Deut. 6:10-15; Heb 1:1-14; John 1:1-18

In the beginning was the Word, and the Word was with God, and the Word was God.  These words have echoed through the naves of our churches for two millennia now.  And they still carry as much mystery and depth of profundity as they used to.

This passage also serves to stand as a prologue to the whole book.  The great theologian Karl Barth used to teach a class on the Gospel of John and the entire semester was spent focusing on the first 20 verses or so.  That is because so much of the Gospel is simply an expansion on this initial philosophical stance.

The Word became flesh, and dwelt among us – full of grace and truth.

What do these words say to our church today – churches who are struggling to share the gospel?  John is anything but simple, and yet, the images are often rooted in simplicity.  The Word was with God.  Logic, rational, understanding.  These things are with God.

And the Word became flesh, and dwelt among us.  Jesus is the Word.  Ergo – Jesus is all that is logic and understanding.  Later John takes up these concepts of grace and truth and expands them into light and sharing the light.

From time to time I lead a discussion about the “I AM” statements in John.  Since our narthex windows in the chapel are I AM windows, I often get this opportunity.  It is interesting to see the depth of those “I AM” statements come to life in the midst of a community of disciples.  We all relate to or see different things: living water, I am the good shepherd, I am from above, light of the world, I and my Father are one.

Every time I think I have grasped the depth of John’s gospel, I am set back by the mystery of it all.  It is far more complex and mystical than I ever thought.  The centrality of the mystery comes at the cross, of course, but that mystery is even alluded to today.

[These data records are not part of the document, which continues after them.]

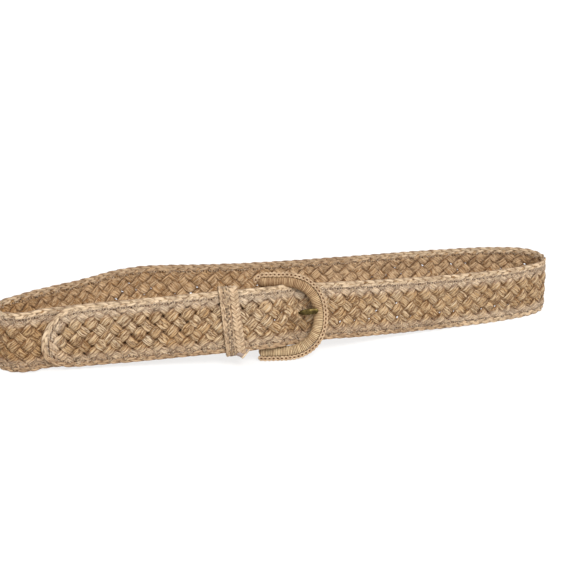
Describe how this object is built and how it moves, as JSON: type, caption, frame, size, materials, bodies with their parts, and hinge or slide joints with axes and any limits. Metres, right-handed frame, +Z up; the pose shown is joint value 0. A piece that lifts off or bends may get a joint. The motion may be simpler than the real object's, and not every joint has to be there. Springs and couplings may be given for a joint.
{
  "type": "belt",
  "caption": "Woven raffia waist belt buckled into a long flat loop, with a raffia-bound D buckle, a metal prong, a braided keeper and a rounded free end.",
  "frame": {"origin": "middle of the underside of the belt's box, on the surface it stands on", "axes": "+X along the loop, towards the end without the free end; +Z up, across the strap; the buckle is on the -Y side"},
  "size_m": [0.4496, 0.1112, 0.0633],
  "materials": {
    "plaited_raffia": "dry matt plaited straw",
    "braided_raffia": "dry matt braided straw, slightly paler",
    "bound_raffia": "fine raffia thread wound side by side, soft sheen",
    "steel": "plain wire, hidden",
    "aged_brass": "darkened antique brass, worn brighter on the edges"
  },
  "bodies": {
    "root": {"strap_panel": "plaited_raffia", "edge_braid": "braided_raffia", "keeper": "braided_raffia", "buckle_frame": "bound_raffia", "frame_trim": "bound_raffia", "heel_bar": "steel", "prong": "aged_brass"}
  },
  "joints": []
}
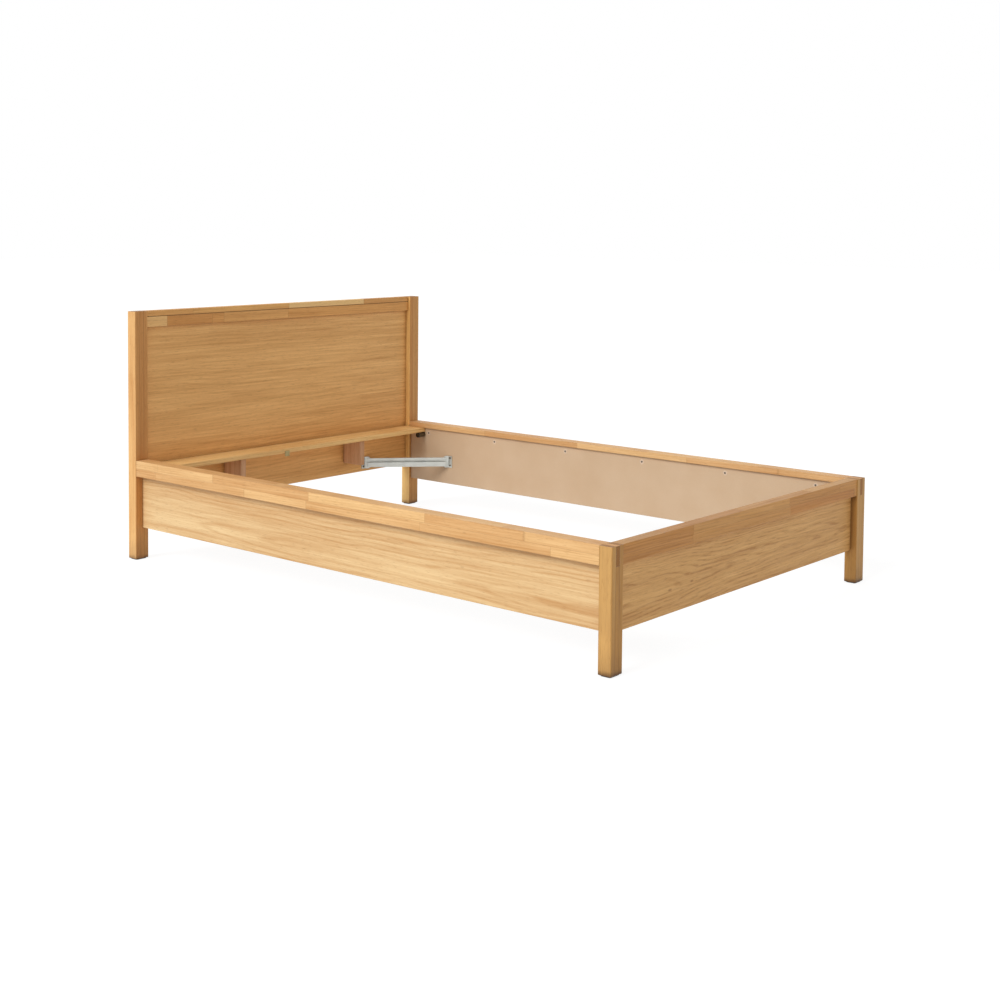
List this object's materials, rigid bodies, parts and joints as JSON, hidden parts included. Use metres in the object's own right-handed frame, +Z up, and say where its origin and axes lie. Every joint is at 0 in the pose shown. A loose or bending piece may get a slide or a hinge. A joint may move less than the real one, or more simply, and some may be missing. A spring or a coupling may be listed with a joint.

What a strange book we have on our hands.  And what a wonderful book that speaks to the complexity, and yet the simplicity we all must recapture if our church is to have a chance.

John speaks to faith in a different way.  And in a world that is increasingly disconnect from Christianity and suspect of just about any religion, I wonder if John’s mystery and different way of talking about faith isn’t exactly the medicine this world needs.

Mystery – elusiveness – profundity – this is at the heart of the gospel message.